[Records]

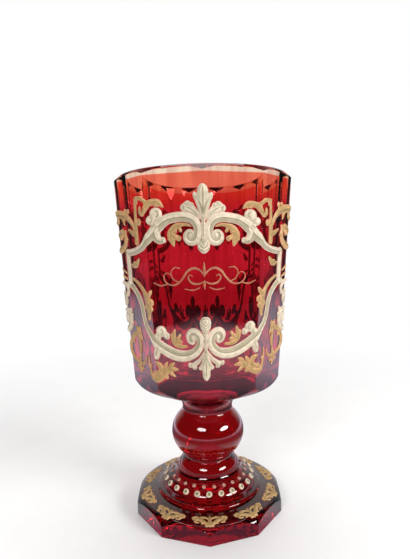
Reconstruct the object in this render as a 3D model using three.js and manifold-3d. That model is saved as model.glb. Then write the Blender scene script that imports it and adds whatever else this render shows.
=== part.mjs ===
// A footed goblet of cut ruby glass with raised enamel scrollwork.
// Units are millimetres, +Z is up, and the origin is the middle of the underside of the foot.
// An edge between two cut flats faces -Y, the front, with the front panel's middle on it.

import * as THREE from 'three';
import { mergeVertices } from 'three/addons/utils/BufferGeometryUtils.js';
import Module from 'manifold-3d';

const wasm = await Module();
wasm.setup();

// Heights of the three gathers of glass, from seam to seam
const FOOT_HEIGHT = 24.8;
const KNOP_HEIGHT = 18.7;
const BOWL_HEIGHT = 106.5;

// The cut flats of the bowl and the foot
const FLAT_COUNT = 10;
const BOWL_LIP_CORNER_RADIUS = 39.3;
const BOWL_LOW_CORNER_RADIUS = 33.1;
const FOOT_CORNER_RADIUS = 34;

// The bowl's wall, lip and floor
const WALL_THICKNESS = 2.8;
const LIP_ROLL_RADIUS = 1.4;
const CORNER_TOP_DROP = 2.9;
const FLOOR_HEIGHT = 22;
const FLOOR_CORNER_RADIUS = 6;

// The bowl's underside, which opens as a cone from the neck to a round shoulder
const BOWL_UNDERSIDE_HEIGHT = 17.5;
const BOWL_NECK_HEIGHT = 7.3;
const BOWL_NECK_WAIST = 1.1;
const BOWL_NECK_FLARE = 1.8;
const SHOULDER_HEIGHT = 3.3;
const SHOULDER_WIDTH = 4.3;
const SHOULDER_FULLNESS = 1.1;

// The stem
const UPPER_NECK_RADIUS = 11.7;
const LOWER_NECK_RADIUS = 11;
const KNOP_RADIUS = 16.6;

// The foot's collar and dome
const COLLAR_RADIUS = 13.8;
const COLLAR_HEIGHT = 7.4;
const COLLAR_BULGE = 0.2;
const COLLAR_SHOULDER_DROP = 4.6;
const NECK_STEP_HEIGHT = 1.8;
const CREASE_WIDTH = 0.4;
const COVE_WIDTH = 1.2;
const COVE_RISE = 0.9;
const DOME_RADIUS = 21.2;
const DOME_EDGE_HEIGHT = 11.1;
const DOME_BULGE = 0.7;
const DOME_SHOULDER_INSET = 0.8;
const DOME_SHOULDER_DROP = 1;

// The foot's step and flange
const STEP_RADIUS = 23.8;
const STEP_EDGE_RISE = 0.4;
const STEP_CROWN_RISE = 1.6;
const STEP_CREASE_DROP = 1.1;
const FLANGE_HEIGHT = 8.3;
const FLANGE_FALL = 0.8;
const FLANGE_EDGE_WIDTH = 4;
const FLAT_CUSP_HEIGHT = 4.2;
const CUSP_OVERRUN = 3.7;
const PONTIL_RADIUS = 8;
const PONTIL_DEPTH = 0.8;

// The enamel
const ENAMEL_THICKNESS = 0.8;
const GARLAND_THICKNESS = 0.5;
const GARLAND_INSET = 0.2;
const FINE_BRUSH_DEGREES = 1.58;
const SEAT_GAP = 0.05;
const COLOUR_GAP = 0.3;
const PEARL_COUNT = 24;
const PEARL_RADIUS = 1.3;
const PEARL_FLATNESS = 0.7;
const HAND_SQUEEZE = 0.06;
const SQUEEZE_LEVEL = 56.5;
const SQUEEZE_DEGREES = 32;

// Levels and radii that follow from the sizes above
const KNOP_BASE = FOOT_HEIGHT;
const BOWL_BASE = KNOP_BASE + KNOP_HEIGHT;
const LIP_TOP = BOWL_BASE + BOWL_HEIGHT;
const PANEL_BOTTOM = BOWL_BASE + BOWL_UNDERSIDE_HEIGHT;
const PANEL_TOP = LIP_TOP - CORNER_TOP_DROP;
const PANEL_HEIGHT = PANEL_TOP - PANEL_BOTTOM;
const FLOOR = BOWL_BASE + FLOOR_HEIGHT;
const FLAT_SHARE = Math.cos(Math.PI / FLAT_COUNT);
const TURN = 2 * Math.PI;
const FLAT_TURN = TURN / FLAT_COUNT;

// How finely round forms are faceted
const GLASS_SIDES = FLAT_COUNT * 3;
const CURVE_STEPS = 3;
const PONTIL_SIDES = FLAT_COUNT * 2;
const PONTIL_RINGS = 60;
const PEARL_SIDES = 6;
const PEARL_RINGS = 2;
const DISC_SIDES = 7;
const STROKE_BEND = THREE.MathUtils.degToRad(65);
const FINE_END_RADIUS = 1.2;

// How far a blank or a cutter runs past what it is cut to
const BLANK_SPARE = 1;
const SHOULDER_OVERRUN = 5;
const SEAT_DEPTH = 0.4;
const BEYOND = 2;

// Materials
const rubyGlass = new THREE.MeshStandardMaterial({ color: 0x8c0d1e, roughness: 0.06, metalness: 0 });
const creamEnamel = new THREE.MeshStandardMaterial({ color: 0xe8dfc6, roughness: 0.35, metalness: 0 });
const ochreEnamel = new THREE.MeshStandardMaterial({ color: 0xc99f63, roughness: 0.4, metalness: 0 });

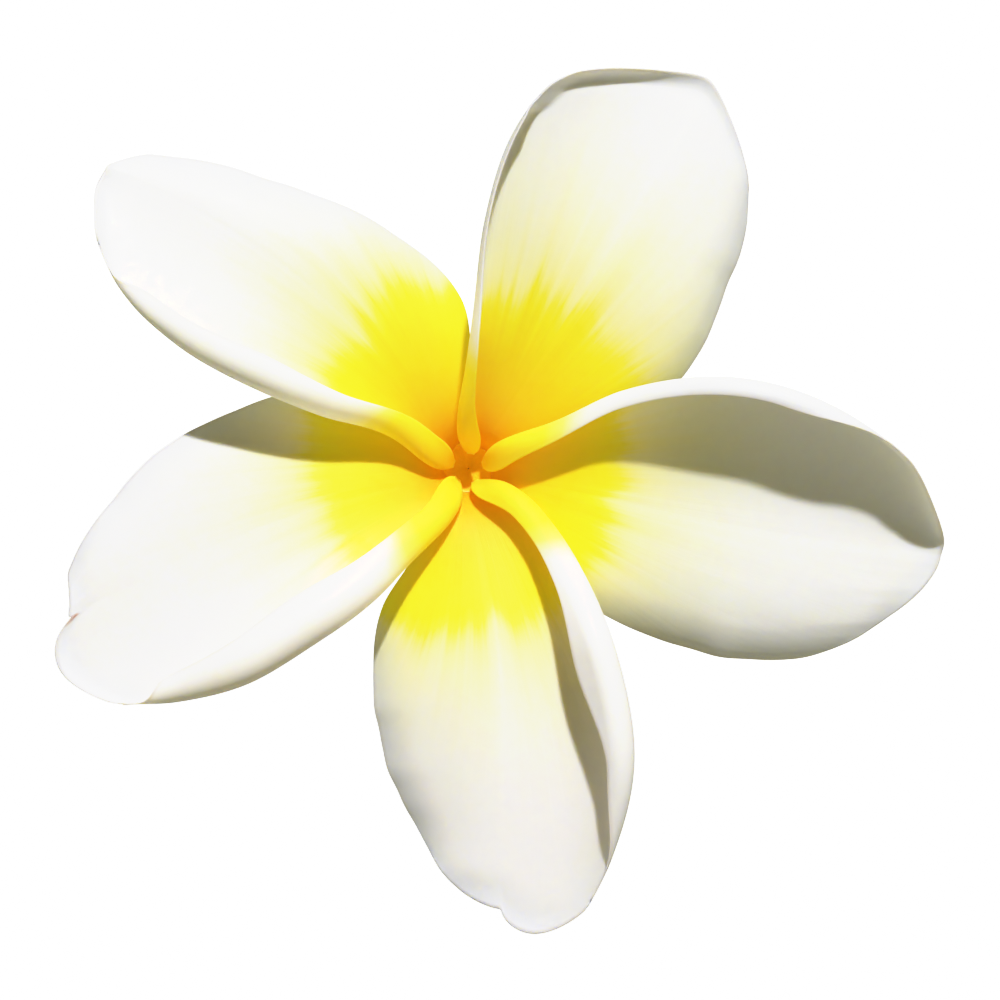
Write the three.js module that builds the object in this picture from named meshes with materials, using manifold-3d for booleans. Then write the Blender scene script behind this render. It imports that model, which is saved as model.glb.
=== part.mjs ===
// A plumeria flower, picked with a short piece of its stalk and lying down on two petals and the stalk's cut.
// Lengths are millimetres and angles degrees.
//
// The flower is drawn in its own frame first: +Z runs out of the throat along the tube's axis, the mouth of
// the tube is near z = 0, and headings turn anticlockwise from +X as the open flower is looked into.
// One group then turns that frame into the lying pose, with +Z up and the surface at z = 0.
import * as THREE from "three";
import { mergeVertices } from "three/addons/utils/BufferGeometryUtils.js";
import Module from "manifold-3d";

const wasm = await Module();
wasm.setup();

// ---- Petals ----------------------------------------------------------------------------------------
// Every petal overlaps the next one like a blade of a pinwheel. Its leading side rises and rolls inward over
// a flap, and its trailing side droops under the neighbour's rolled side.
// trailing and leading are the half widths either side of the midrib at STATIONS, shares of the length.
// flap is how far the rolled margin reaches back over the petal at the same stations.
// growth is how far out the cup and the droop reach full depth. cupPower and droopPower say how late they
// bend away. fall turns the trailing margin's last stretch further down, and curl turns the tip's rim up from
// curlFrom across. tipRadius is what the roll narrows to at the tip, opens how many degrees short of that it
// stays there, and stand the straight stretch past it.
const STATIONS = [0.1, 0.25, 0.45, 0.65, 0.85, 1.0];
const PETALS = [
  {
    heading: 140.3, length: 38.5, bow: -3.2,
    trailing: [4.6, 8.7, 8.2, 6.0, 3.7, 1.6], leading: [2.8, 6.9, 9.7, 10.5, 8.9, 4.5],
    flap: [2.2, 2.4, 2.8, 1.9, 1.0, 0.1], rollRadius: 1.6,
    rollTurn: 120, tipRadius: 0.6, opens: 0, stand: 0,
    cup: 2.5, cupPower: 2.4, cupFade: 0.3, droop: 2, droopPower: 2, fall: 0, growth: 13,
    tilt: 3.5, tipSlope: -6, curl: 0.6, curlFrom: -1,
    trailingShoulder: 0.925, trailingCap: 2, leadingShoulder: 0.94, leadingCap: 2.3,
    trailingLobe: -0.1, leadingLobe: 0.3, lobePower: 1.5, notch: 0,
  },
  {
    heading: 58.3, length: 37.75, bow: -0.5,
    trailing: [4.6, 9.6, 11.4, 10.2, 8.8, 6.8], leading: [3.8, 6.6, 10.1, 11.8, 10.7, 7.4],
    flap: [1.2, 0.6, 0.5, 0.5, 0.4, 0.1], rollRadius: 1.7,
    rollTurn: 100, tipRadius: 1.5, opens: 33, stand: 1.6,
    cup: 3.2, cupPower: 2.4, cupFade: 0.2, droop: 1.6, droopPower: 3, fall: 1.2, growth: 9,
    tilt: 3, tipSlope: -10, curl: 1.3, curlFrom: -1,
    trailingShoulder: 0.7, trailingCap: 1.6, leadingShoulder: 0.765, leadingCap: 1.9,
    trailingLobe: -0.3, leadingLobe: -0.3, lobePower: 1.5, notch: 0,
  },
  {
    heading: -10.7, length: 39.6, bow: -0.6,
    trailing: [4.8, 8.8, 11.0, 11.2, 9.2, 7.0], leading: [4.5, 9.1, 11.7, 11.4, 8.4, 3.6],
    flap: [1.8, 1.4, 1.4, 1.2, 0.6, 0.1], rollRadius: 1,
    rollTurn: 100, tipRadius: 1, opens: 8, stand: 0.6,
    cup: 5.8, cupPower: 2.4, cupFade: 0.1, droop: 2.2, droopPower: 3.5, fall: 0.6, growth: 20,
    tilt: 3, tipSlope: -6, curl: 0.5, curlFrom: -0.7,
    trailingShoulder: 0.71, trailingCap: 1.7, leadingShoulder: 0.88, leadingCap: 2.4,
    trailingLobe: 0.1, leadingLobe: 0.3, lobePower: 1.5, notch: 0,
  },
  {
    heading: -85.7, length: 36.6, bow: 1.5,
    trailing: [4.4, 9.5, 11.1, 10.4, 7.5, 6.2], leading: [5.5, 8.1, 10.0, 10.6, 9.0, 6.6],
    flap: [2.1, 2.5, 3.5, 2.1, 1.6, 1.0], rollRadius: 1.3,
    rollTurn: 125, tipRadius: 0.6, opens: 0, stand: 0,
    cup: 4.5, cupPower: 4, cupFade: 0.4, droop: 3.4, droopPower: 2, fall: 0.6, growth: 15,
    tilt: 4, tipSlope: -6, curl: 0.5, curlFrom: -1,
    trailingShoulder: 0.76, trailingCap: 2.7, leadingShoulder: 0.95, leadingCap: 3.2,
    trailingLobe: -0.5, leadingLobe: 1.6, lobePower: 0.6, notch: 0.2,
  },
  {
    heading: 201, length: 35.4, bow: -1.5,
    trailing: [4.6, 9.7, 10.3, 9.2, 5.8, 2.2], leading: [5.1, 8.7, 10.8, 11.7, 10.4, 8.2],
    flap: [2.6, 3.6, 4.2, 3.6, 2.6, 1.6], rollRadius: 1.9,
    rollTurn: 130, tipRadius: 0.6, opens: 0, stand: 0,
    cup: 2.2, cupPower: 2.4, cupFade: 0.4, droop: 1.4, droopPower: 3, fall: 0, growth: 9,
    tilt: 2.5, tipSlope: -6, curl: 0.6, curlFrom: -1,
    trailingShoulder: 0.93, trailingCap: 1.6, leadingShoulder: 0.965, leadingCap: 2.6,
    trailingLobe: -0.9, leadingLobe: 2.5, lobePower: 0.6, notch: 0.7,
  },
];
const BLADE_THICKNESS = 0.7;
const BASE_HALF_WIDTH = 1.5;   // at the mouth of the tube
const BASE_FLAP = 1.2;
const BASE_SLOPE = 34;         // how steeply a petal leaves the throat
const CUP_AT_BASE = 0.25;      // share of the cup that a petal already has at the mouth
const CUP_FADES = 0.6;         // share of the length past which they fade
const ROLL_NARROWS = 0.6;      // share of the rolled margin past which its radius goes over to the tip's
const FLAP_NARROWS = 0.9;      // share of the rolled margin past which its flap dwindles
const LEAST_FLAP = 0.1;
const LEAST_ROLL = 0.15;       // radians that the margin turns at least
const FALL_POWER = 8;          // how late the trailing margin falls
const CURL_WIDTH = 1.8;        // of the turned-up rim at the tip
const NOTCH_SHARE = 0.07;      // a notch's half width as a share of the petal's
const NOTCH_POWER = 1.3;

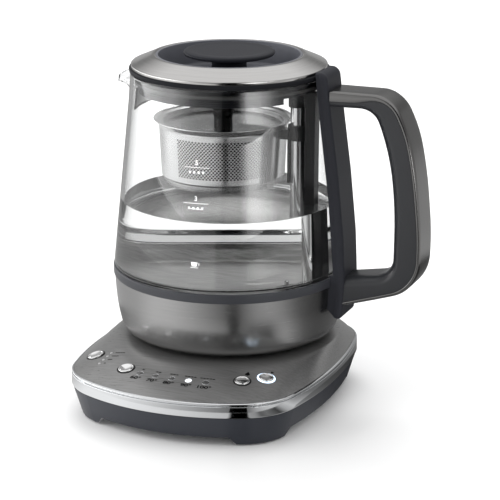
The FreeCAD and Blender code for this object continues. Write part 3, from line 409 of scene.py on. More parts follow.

TASK TO COMPLETE:
Word for word, please print every line from the beginning of the records to the line bearing "const KNOP_RADIUS = 16.6;", counting both ends and stopping there.

SOLUTION TO THIS EXERCISE:
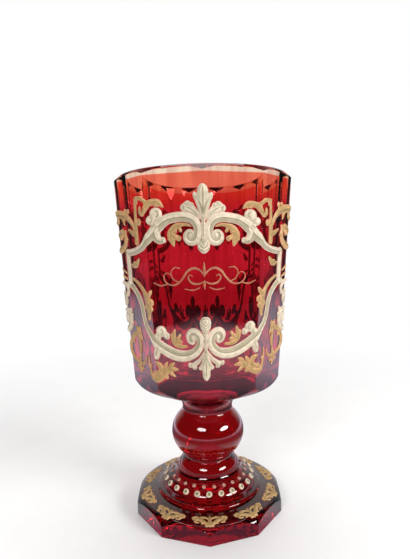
Reconstruct the object in this render as a 3D model using three.js and manifold-3d. That model is saved as model.glb. Then write the Blender scene script that imports it and adds whatever else this render shows.
=== part.mjs ===
// A footed goblet of cut ruby glass with raised enamel scrollwork.
// Units are millimetres, +Z is up, and the origin is the middle of the underside of the foot.
// An edge between two cut flats faces -Y, the front, with the front panel's middle on it.

import * as THREE from 'three';
import { mergeVertices } from 'three/addons/utils/BufferGeometryUtils.js';
import Module from 'manifold-3d';

const wasm = await Module();
wasm.setup();

// Heights of the three gathers of glass, from seam to seam
const FOOT_HEIGHT = 24.8;
const KNOP_HEIGHT = 18.7;
const BOWL_HEIGHT = 106.5;

// The cut flats of the bowl and the foot
const FLAT_COUNT = 10;
const BOWL_LIP_CORNER_RADIUS = 39.3;
const BOWL_LOW_CORNER_RADIUS = 33.1;
const FOOT_CORNER_RADIUS = 34;

// The bowl's wall, lip and floor
const WALL_THICKNESS = 2.8;
const LIP_ROLL_RADIUS = 1.4;
const CORNER_TOP_DROP = 2.9;
const FLOOR_HEIGHT = 22;
const FLOOR_CORNER_RADIUS = 6;

// The bowl's underside, which opens as a cone from the neck to a round shoulder
const BOWL_UNDERSIDE_HEIGHT = 17.5;
const BOWL_NECK_HEIGHT = 7.3;
const BOWL_NECK_WAIST = 1.1;
const BOWL_NECK_FLARE = 1.8;
const SHOULDER_HEIGHT = 3.3;
const SHOULDER_WIDTH = 4.3;
const SHOULDER_FULLNESS = 1.1;

// The stem
const UPPER_NECK_RADIUS = 11.7;
const LOWER_NECK_RADIUS = 11;
const KNOP_RADIUS = 16.6;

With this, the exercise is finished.